C. STANLEY EKE HERBERT NOYES
BERNARD MARTIN
There is a theme underlying and connecting these three talks this evening : a theme of ways of living. The Maori, the Chinese-and the White Ant.
Among the Afaoris
C. Stanley Eke, who won fame in the Rolling Stone series, is to disillusion those listeners who think of the Maoris as uncivilised. He lived among them in the village of Whangape in Northern Hokianga, New Zealand-a village of huts on the bank of a river. He watched them diving for ' sea-eggs ' and ate them with them. He went
' stingaree ' hunting with them at night. He was a witness of one of their most attractive characteristics. If one of them has grown more vegetables than the rest, he shares them round, or at any rate has no objection to the others taking them.
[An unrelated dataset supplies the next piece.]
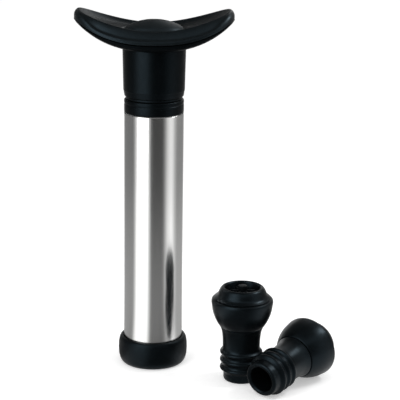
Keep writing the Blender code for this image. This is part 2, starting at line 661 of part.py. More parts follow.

They kiss with their noses and do other curious things-not that their customs are in the least curious to themselves.
Armies of Ants
Then Major Herbert Noyes is to talk of the way of living of the Termite, or white ant of Africa. It may be the enemy of man, but it is marvellously civilised. So clever that when it discovered that man destroyed its cathedral-like ant-heaps, it ceased to build them, and carried on underground. Railway sleepers, fencing posts, and wooden buildings are its food. A tiny, unprotected little creature, it works in vast armies. It is blind, organised, disciplined, and labours unceasingly for the good of the community. The Guardian Spirit of the Termites plays an absorbing part in Major Noyes's talk. Houses of the Dead
Lastly, Bernard Martin is to tell listeners of a people who are not depressed but attracted by death. The dead in their coffins are kept by the Chinese for as long as three years before burial. Quarters in the House of the Dead are rented at so much a month, and the deceased's furniture goes with him. And finally he is buried where he lived and worked-out in the fields if he was a farmer, his tomb surrounded by a wall to keep off the wind from the departed.